The Phantom featured the marque’s proprietary aluminum architecture: A scalable and flexible frame that would underpin all forthcoming Rolls-Royce motor cars. This exclusive technology was created as the foundation of not just internal combustion engine models, as it now serves for Cullinan and Ghost, but for new models with battery-driven powertrains like the Spectre, a vision of a shadowy yet optimistic time ahead.
“Spectre is a name given to otherworldly beings synonymous with great power and apparition; creatures of an alternative realm that make their presence felt through fleeting manifestation,” Müller-Ötvös said. “A spectre forces the world to pause. Then, as quickly as it appears, it dissipates, leaving a wake of exhilaration, energy, and intrigue.”
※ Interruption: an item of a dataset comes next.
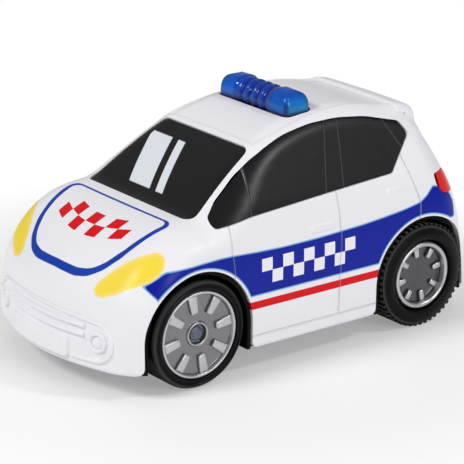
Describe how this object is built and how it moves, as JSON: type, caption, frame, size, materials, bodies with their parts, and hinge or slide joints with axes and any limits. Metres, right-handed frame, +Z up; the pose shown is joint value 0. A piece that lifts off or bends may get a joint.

The name signifies a new dawn for Rolls-Royce and the continental spelling was purposely chosen to honor the brand’s heritage.
“This name perfectly matches the extraordinary Rolls-Royce that we are announcing today — a motor car that makes its presence felt before disappearing into a world inaccessible to all but the very few. As a quintessentially British brand, we have selected the British spelling, however the meaning is universal,” Müller-Ötvös said.
Though they may be fleeting, watch for Spectres on the road near you over the next 12 months as Rolls plans to simulate more than 400 years of use, covering 2.5 million kilometers in “travel to all four corners of the world to push this new motor car to the limit.”
“Spectre is the living fulfilment of Charles Rolls’ prophecy,” Müller-Ötvös said. “My promise, made on behalf of Rolls-Royce Motor Cars, is kept. Now we begin a remarkable undertaking. We will propel the world’s most progressive and influential women and men into a brilliant, electrified future.”